I was struck by her kindness at that time.  Little did I know!  As she was leaving I told her thank you for what you did.

I had no idea what she had actually done over all.  When we finished our dinner the waitperson told us the bill had been taken care of by this lady. Her generosity and concern was overwhelming, and inspiring.

As a result of this act I want her to know (and I hope she reads this paper) that I am paying it forward.

Our favorite charity is The Salvation Army.  We are going to double our normal contribution this year.  I hope that someone who the Salvation Army assists will also pay it forward in the future.

Once again, I sincerely wish to thank this unknown woman from the bottom of my heart.

Norman and Lila Stringfield

Del Rio, Tennessee

Avoid DMV lines; use online services

To the editor

More than half a million drivers in North Carolina have utilized the state’s online license renewal program.

A process that used to require a time-consuming trip to your local Division of Motor Vehicles office can now be completed in minutes from the comfort of your home or workplace.

By going online, those drivers saved more than 248,000 hours that would have otherwise been spent waiting in DMV office lines.

Since October 2015, Governor Pat McCrory’s “Driving Change” initiative has greatly improved customer service and continues to decrease wait times for customers at DMV offices in Clyde and throughout western North Carolina.

Our research found that 70 percent of customers coming into DMV offices could have completed their business on the DMV website.

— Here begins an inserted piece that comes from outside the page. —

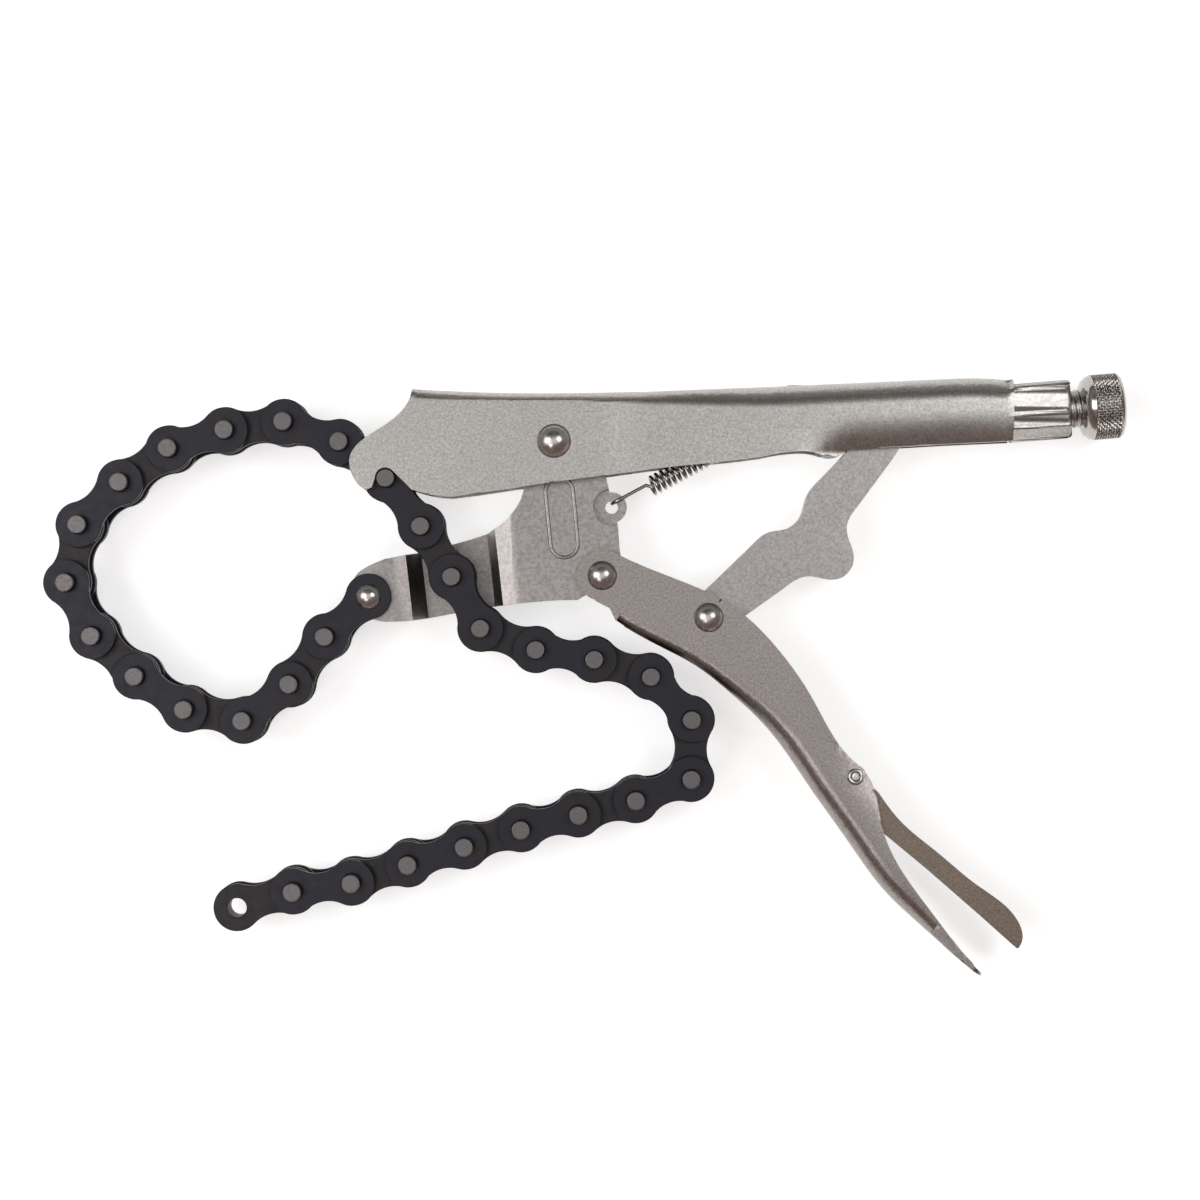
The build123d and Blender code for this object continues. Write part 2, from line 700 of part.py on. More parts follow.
with BuildPart() as lower_handle:
    with BuildSketch(Plane.XY.offset(-lower_half)):
        with BuildLine():
            Spline(*lower_inner)
            Spline(*lower_rear)
            Line(lower_rear[-1], lower_outer[0])
            Spline(*lower_outer)
            Polyline(*fork_step)
            Line(fork_step[-1], lower_inner[0])
        make_face()
        with Locations(lower_pivot):
            Circle(lower_end_dia / 2)
    extrude(amount=2 * lower_half)
    inside_edge = shifted(lower_inner, lower_t + lower_gap)
    inside_rear = shifted(lower_rear, lower_t + lower_gap)
    inside_web = shifted(lower_outer, -lower_t)
    with BuildSketch(Plane.XY.offset(-lower_gap / 2)):
        with BuildLine():
            Polyline(
                (lower_pivot[0] - lower_end_dia, lower_pivot[1] + lower_end_dia),
                *inside_edge[1:],
                *inside_rear[1:],
                *inside_web[1:],
                (lower_pivot[0] + lower_end_dia / 2, lower_pivot[1] - lower_end_dia),
                (lower_pivot[0] - lower_end_dia, lower_pivot[1] - lower_end_dia),
                close=True,
            )
        make_face()
    extrude(amount=lower_gap, mode=Mode.SUBTRACT)
    with BuildSketch(Plane.XY.offset(-lower_half)):
        with Locations(lower_pivot, toggle_pivot):
            Circle(handle_rivet_dia / 2 + seat_fit)
        with Locations(lever_pivot):
            Circle(lever_pin_dia / 2 + seat_fit)
    extrude(amount=2 * lower_half, mode=Mode.SUBTRACT)
    for side in (1, -1):
        add(fold_cut(side), mode=Mode.SUBTRACT)
    tip_way = (Vector(*lower_outer[0]) - Vector(*lower_outer[1])).normalized()
    tip_plane = Plane(origin=lower_outer[0], x_dir=tip_way, z_dir=(tip_way.Y, -tip_way.X, 0))
    with BuildSketch(tip_plane.offset(-2 * tip_round)):
        Rectangle(2 * tip_round, 2 * lower_half + tip_round)
        with Locations((-lower_half, 0)):
            RectangleRounded(2 * lower_half, 2 * lower_half, tip_round, mode=Mode.SUBTRACT)
    extrude(amount=4 * tip_round, mode=Mode.SUBTRACT)
save("lower_handle", lower_handle.part)

# Toggle link: a thick stamped plate from the lower handle to the screw's tip
with BuildPart() as toggle_link:
    front = along(toggle_pivot, toggle_front_shares, toggle_reach, toggle_rise)
    back_edge = along(toggle_pivot, toggle_back_shares, toggle_reach, toggle_rise)
    with BuildSketch(Plane.XY.offset(-toggle_t / 2)):
        with BuildLine():
            Polyline(*front, *back_edge, close=True)
        make_face()
        with Locations(toggle_pivot):
            Circle(toggle_end_dia / 2)
        with Locations(toggle_tip):
            Circle(toggle_tip_dia / 2)
        with Locations(toggle_pivot):
            Circle(handle_rivet_dia / 2 + run_fit, mode=Mode.SUBTRACT)
    extrude(amount=toggle_t)
save("toggle_link", toggle_link.part)

# Release lever: a folded strip in the lower handle's mouth, open towards the handle
with BuildPart() as release_lever:
    lever_back = along(lever_pivot, lever_back_shares, lever_reach, lever_drop)
    lever_face = along(lever_pivot, lever_face_shares, lever_reach, lever_drop)
    with BuildSketch(Plane.XY.offset(-lever_width / 2)):
        with BuildLine():
            Spline(*lever_back)
            Line(lever_back[-1], lever_face[0])
            Spline(*lever_face)
            Line(lever_face[-1], lever_back[0])
        make_face()
        with Locations(lever_pivot):
            Circle(lever_eye_dia / 2)
    extrude(amount=lever_width)
    inside_back = shifted(lever_back, -lever_t)
    with BuildSketch(Plane.XY.offset(-lever_width / 2 + lever_t)):
        with BuildLine():
            Polyline(*inside_back[2:-1], *shifted(lever_face, lever_t)[:-1], close=True)
        make_face()
    extrude(amount=lever_width - 2 * lever_t, mode=Mode.SUBTRACT)
    with BuildSketch(Plane.XY.offset(-lever_width / 2)):
        with Locations(lever_pivot):
            Circle(lever_pin_dia / 2 + run_fit)
    extrude(amount=lever_width, mode=Mode.SUBTRACT)
save("release_lever", release_lever.part)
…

The governor’s initiative provides additional conveniences, such as the use of credit or debit cards for payment.

I encourage all eligible customers to visit our website at and click the link for online services.

Whether they are renewing their license or vehicle registration, ordering a duplicate license or updating their address, or updating their voter registration information, more and more Haywood County residents are realizing the speed and convenience of the many online services DMV now offers.